• _DATASET CONTENT_
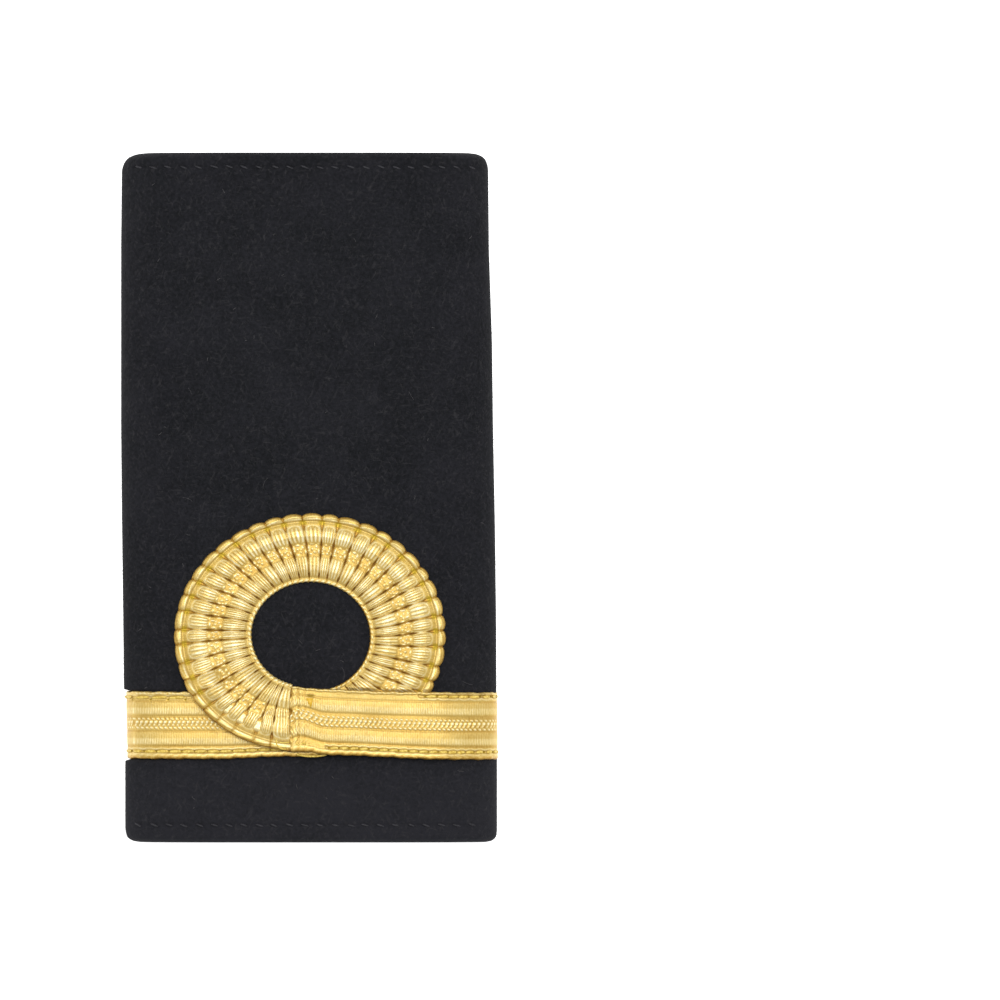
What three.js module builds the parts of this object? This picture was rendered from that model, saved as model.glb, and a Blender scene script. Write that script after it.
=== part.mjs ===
// A cloth shoulder slide: a flat wool tube, open at both ends, with a gold lace stripe that makes one loop.
// It lies on its back. X is its width, Y its length with the plain end up, and Z rises to the decorated face.
// Lengths are in millimetres. The origin is under the middle of the slide, on the plane that it lies on.
import * as THREE from 'three';
import { ParametricGeometry } from 'three/addons/geometries/ParametricGeometry.js';
import { mergeVertices } from 'three/addons/utils/BufferGeometryUtils.js';

// The cloth tube
const length = 100;
const width = 54.6;
const height = 8.2; // top of the arched front above the plane
const frontWall = 1.6; // cloth over its stiffening
const backWall = 1.2;
const hemWall = 0.4; // what the turned-in hem adds inside
const hemDepth = 5;
const hemEase = 0.8; // length over which the hem's inner edge fades out
const foldRadius = 2.6; // round of the side folds
const leastFold = 0.5; // tightest inner round of a fold
const crownPower = 5; // a higher power makes the front flatter and its shoulders squarer
const seamInset = 5.6; // from the side to the seam under it
const cornerReach = 2.6; // length of the longest rounded corner

// The lace
const laceWidth = 10;
const laceWall = 1;
const laceFromEnd = 17; // from the lower mouth to the middle of the stripe
const eyeAcross = 17.4;
const eyeAlong = 15.6;
const sideSpread = 1.12; // the lace fans out at the sides of the loop
const ribCount = 44; // gathers in a full turn
const ribRise = 0.35; // how far a gather stands up
const ribScallop = 0.22; // how far a gather stands out at the outer edge
const ribLean = 3; // degrees that a gather turns from its inner to its outer end
const runRelief = 0.12; // height of the straight lace's cords and braid
const layerRise = 4; // length over which the lace climbs on to, or comes off, its own other layer
const ribFade = 0.8; // length over which a gather flattens where it goes under the stripe

// Clearance between pieces
const gap = 0.3;
const pinchEase = 0.6; // length over which the cloth comes out again beside the lace

// Places that follow from the sizes
const end = length / 2;
const laceY = laceFromEnd - end;
const eye = { x: eyeAcross / 2, y: eyeAlong / 2 };
const loop = { x: 0, y: laceY + laceWidth / 2 + eye.y };
const stripeTop = laceY + laceWidth / 2;
const pinch = laceWall + gap; // the folds are drawn in so that the lace is flush with the outline
const upperLayer = gap + laceWall + runRelief + gap; // underside of lace that lies on lace
const turn = THREE.MathUtils.degToRad;

// The outline: share of the length from the lower mouth, and shares of half the width at either side.
const outline = [
  { along: 0.00, left: 0.978, right: 1.000 },
  { along: 0.12, left: 0.978, right: 1.000 },
  { along: 0.20, left: 0.984, right: 0.997 },
  { along: 0.33, left: 0.989, right: 0.995 },
  { along: 0.46, left: 0.995, right: 0.989 },
  { along: 0.60, left: 1.000, right: 0.979 },
  { along: 0.73, left: 1.000, right: 0.973 },
  { along: 0.86, left: 1.000, right: 0.957 },
  { along: 1.00, left: 0.995, right: 0.952 },
];

// The rounded corners, as shares of the corner reach.
const corners = {
  upper: { left: { across: 0.88, along: 0.56 }, right: { across: 0.67, along: 1.00 } },
  lower: { left: { across: 0.56, along: 1.00 }, right: { across: 0.23, along: 0.77 } },
};

// The lace across its width, from the edge at the eye to the outer edge: height of the plain body as a share
// of the lace's wall, share of a gather's rise that is added on the loop, and of the relief on the runs.
const laceProfile = [
  { across: 0.00, body: 0.50, rib: 0.10, relief: 0.0 },
  { across: 0.06, body: 0.90, rib: 0.30, relief: 1.0 },
  { across: 0.14, body: 0.85, rib: 0.15, relief: 0.0 },
  { across: 0.32, body: 1.00, rib: 0.90, relief: 0.4 },
  { across: 0.50, body: 0.95, rib: 0.30, relief: 1.0 },
  { across: 0.62, body: 1.00, rib: 0.60, relief: 0.3 },
  { across: 0.78, body: 1.00, rib: 1.00, relief: 0.4 },
  { across: 0.93, body: 0.90, rib: 0.70, relief: 1.0 },
  { across: 1.00, body: 0.50, rib: 0.20, relief: 0.0 },
];
const laceUnderside = [1.00, 0.75, 0.50, 0.25, 0.00];

// Stops over one half of a section: 0 to 1 over the crown, 1 to 2 round the fold, 2 to 3 under it to the seam.
const crownStops = [0.30, 0.55, 0.72, 0.84, 0.92, 0.965, 0.99, 1.00];
const foldStops = [1.33, 1.67, 2.00];
const seamStop = 3;

const ease = (from, to, value) => THREE.MathUtils.smoothstep(value, from, to);
const lerp = THREE.MathUtils.lerp;

// Half the width at a place along the slide, without and with its rounded corners.
function straightSide(y, side) {
  const share = THREE.MathUtils.clamp(y / length + 0.5, 0, 1);
  const next = Math.max(1, outline.findIndex((row) => row.along >= share));
  const [a, b] = [outline[next - 1], outline[next]];
  const key = side < 0 ? 'left' : 'right';
  return lerp(a[key], b[key], (share - a.along) / (b.along - a.along)) * width / 2;
}

function roundedSide(y, side) {
  const corner = corners[y > 0 ? 'upper' : 'lower'][side < 0 ? 'left' : 'right'];
  const left = Math.max(0, 1 - (end - Math.abs(y)) / (corner.along * cornerReach));
  const cut = corner.across * cornerReach * (1 - Math.sqrt(1 - Math.min(left, 1) ** 2));
  return straightSide(y, side) - cut;
}

// How far the folds are drawn in under the lace.
function drawnIn(y) {
  const edge = laceWidth / 2 + gap;
  return pinch * (1 - ease(edge, edge + pinchEase, Math.abs(y - laceY)));
}

// A point of the slide's section at a place along it. The rise is measured outwards from the cloth's face.
function sectionPoint(stop, y, rise) {
  const side = stop < 0 ? -1 : 1;
  const step = Math.abs(stop);
  const pulled = drawnIn(y);
  const half = roundedSide(y, side) - pulled + rise;
  const floor = pulled - rise;
  const radius = Math.max(foldRadius - pulled + rise, leastFold);
  const waist = floor + radius;
  const crown = height + rise;
  if (step <= 1) {
    const z = waist + (crown - waist) * Math.sqrt(1 - step ** crownPower);
    return new THREE.Vector3(side * half * step, y, z);
  }
  if (step <= 2) {
    const angle = (step - 1) * Math.PI / 2;
    const x = half - radius + radius * Math.cos(angle);
    return new THREE.Vector3(side * x, y, waist - radius * Math.sin(angle));
  }
  const x = lerp(half - radius, straightSide(y, side) - seamInset, step - 2);
  return new THREE.Vector3(side * x, y, floor);
}

// The same face above a point of the plan.
function facePoint(x, y, rise) {
  const side = x < 0 ? -1 : 1;
  const half = roundedSide(y, side) - drawnIn(y) + rise;
  return sectionPoint(side * Math.abs(x) / half, y, rise);
}

// A closed skin over a list of stations, with one vertex for each stop round each station.
function skin(stops, stations, place) {
  const pick = (list, share) => list[Math.round(share * (list.length - 1))];
  const surface = new ParametricGeometry(
    (u, v, target) => target.copy(place(pick(stops, u), pick(stations, v))),
    stops.length - 1,
    stations.length - 1,
  );
  surface.deleteAttribute('normal');
  surface.deleteAttribute('uv');
  const merged = mergeVertices(surface, 1e-4);
  const faces = [];
  for (let i = 0; i < merged.index.count; i += 3) {
    const [a, b, c] = [0, 1, 2].map((corner) => merged.index.getX(i + corner));
    if (a !== b && b !== c && c !== a) faces.push(a, b, c);
  }
  merged.setIndex(faces);
  merged.computeVertexNormals();
  return merged;
}

// The wall at a place along the slide, and how far its rounded lip has closed in there.
function wallAt(y, wall) {
  const hem = hemWall * (1 - ease(hemDepth, hemDepth + hemEase, end - Math.abs(y)));
  const thick = wall + hem;
  const lip = thick / 2;
  const fromEnd = Math.min(end - Math.abs(y), lip);
  const closed = lip - Math.sqrt(lip ** 2 - (lip - fromEnd) ** 2);
  return { thick, closed };
}

// Places along the slide where a section of either panel is set.
function panelStations(wall) {
  const lip = (wall + hemWall) / 2;
  const lipSteps = [0, 0.134, 0.5, 1].map((share) => share * lip);
  const cornerSteps = [0.6, 0.8, 1].map((share) => share * cornerReach);
  const fromEnd = [...lipSteps, ...cornerSteps, hemDepth, hemDepth + hemEase];
  const bandEdge = laceWidth / 2 + gap;
  const fromLace = [0, bandEdge, bandEdge + pinchEase / 2, bandEdge + pinchEase, bandEdge + 4 * pinchEase];
  const plain = [0.44, 0.58, 0.72, 0.86].map((share) => share * length - end);
  const places = [
    ...fromEnd.flatMap((step) => [-end + step, end - step]),
    ...fromLace.flatMap((step) => [laceY - step, laceY + step]),
    ...plain,
  ];
  return [...new Set(places)].sort((a, b) => a - b);
}

function frontPanel() {
  const half = [...crownStops, ...foldStops, seamStop];
  const across = [...half.map((stop) => -stop).reverse(), 0, ...half];
  const outer = across.map((stop) => ({ stop, inside: false }));
  const inner = across.map((stop) => ({ stop, inside: true })).reverse();
  return skin([...outer, ...inner, outer[0]], panelStations(frontWall), ({ stop, inside }, y) => {
    const { thick, closed } = wallAt(y, frontWall);
    return sectionPoint(stop, y, inside ? closed - thick : -closed);
  });
}

function backPanel() {
  const over = [-1, -0.5, 0, 0.5, 1].map((share) => ({ share, top: true }));
  const under = over.map(({ share }) => ({ share, top: false })).reverse();
  return skin([...over, ...under, over[0]], panelStations(backWall), ({ share, top }, y) => {
    const { thick, closed } = wallAt(y, backWall);
    const edge = straightSide(y, share) - seamInset - gap;
    return new THREE.Vector3(share * edge, y, top ? thick - closed : closed);
  });
}

// The lace is one ribbon. Its stations run along the left run, round the loop and along the right run.
function laceStations() {
  const reach = [...crownStops, 1.5, 2, seamStop];
  const left = reach.map((stop) => ({ run: -stop })).reverse();
  const loopOuter = eye.x + laceWidth * sideSpread;
  const clear = Math.sqrt(1 - ((stripeTop - loop.y) / (eye.y + laceWidth)) ** 2) * loopOuter + gap;
  const stepDown = [0, 0.25, 0.5, 0.75, 1].map((share) => (clear + share * layerRise) / (width / 2));
  const right = [...reach.filter((stop) => stop < 0.6 || stop > 0.9), ...stepDown]
    .sort((a, b) => a - b)
    .map((stop) => ({ run: stop, clear }));
  const pitch = 360 / ribCount;
  const hidden = [-90, -78, -66, -56].map((angle) => ({ angle, wave: 0 }));
  const waves = [0, 0.8, 1, 0.8];
  const ribbed = [];
  for (let angle = -48, step = 0; angle < 264; angle += pitch / waves.length, step += 1) {
    ribbed.push({ angle, wave: waves[step % waves.length] });
  }
  const stations = [...left, ...hidden, ...ribbed, { angle: 270, wave: 0 }, ...right];
  return [{ ...stations[0], cap: true }, ...stations, { ...stations.at(-1), cap: true }];
}

function laceOnRun({ run, clear }, across, height) {
  const y = laceY + (0.5 - across) * laceWidth;
  const x = Math.abs(run) * width / 2;
  const base = run < 0 ? gap : lerp(upperLayer, gap, ease(clear, clear + layerRise, x));
  return sectionPoint(run, y, base + height);
}

function laceOnLoop({ angle, wave }, across, height, rib) {
  const bare = ease(-52, -44, angle) * (1 - ease(235, 262, angle));
  const turned = turn(angle + ribLean * (across - 0.5) * bare);
  const scallop = across > 0.9 ? ribScallop * (wave - 0.5) * bare : 0;
  const radiusX = eye.x + across * laceWidth * sideSpread + scallop;
  const radiusY = eye.y + across * laceWidth + scallop;
  const x = loop.x + radiusX * Math.cos(turned);
  const y = loop.y + radiusY * Math.sin(turned);
  const covered = angle < 90 ? 1 - ease(stripeTop + gap, stripeTop + gap + ribFade, y) : 0;
  const climb = ease(204 - 360 * layerRise / (Math.PI * laceWidth * 3), 204, angle);
  const base = lerp(gap, upperLayer, climb);
  return facePoint(x, y, base + height + ribRise * wave * rib * bare * (1 - covered));
}

function goldLace() {
  const top = laceProfile.map((row) => ({ ...row, under: false }));
  const under = laceUnderside.map((across) => ({ across, body: 0, rib: 0, relief: 0, under: true }));
  return skin([...top, ...under, top[0]], laceStations(), (row, station) => {
    const at = station.cap ? { across: 0.5, body: 0.5, rib: 0, relief: 0 } : row;
    const height = at.body * laceWall;
    if (station.run === undefined) return laceOnLoop(station, at.across, height, at.rib);
    const relief = at.relief * runRelief * (1 - ease(0.84, 0.96, Math.abs(station.run)));
    return laceOnRun(station, at.across, height + relief);
  });
}

function wool() {
  return new THREE.MeshStandardMaterial({ name: 'navy_wool', color: 0x25252a, roughness: 0.95, metalness: 0 });
}

function gold() {
  return new THREE.MeshStandardMaterial({ name: 'gold_thread', color: 0xe0b866, roughness: 0.42, metalness: 0.3 });
}

function piece(name, geometry, material) {
  const mesh = new THREE.Mesh(geometry, material);
  mesh.name = name;
  return mesh;
}

const slide = new THREE.Group();
slide.add(piece('front_panel', frontPanel(), wool()));
slide.add(piece('back_panel', backPanel(), wool()));
slide.add(piece('gold_lace', goldLace(), gold()));

export default slide;
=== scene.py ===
# The looks of a cloth shoulder slide: wool tube, hem and seam stitches, gold lace with its gathered loop.
# Shapes are worked out in millimetres, in the frame's own axes, and scaled to metres when a mesh is made.
import bmesh
import bpy
import numpy as np
from mathutils import Matrix, Vector


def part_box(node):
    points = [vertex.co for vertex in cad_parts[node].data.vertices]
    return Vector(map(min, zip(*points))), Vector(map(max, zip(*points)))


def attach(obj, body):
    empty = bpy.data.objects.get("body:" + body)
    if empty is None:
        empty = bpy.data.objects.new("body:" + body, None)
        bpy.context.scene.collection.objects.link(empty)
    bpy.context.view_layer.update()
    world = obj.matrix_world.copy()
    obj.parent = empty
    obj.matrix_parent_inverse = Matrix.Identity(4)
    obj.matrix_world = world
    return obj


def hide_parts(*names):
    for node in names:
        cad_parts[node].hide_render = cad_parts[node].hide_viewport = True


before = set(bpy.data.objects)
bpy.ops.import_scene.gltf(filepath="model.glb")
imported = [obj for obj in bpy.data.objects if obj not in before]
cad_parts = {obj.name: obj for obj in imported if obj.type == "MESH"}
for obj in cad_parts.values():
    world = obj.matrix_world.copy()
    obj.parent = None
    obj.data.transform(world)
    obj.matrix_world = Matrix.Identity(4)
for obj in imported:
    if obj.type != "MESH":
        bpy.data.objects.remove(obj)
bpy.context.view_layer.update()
MM = 0.001


# The front panel: wool cloth over a thin stiffening, arched, with side folds that turn under to the seams.
# Both mouths have a turned-in hem with a round lip. The lace draws the folds in where it goes round them.
front_low, front_high = [np.array(corner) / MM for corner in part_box("front_panel")]
lace_low = np.array(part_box("gold_lace")[0]) / MM
LENGTH = front_high[1] - front_low[1]
WIDTH = front_high[0] - front_low[0]
HEIGHT = front_high[2]
END = LENGTH / 2
FRONT_WALL = 1.6
BACK_WALL = 1.2
HEM_WALL = 0.4
HEM_DEPTH = 5.0
HEM_EASE = 0.8
FOLD_RADIUS = 2.6
LEAST_FOLD = 0.5
CROWN_POWER = 5
SEAM_INSET = 5.6
CORNER_REACH = 2.6
LACE_WIDTH = 10.0
LACE_SEEN = 9.75
LACE_WALL = 1.0
GAP = 0.3
LACE_Y = lace_low[1] + LACE_WIDTH / 2
band = LACE_SEEN / 2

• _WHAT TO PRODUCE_
Pull out each line of the listing that holds the string "points".

• _RESULT BELOW_
    points = [vertex.co for vertex in cad_parts[node].data.vertices]
    return Vector(map(min, zip(*points))), Vector(map(max, zip(*points)))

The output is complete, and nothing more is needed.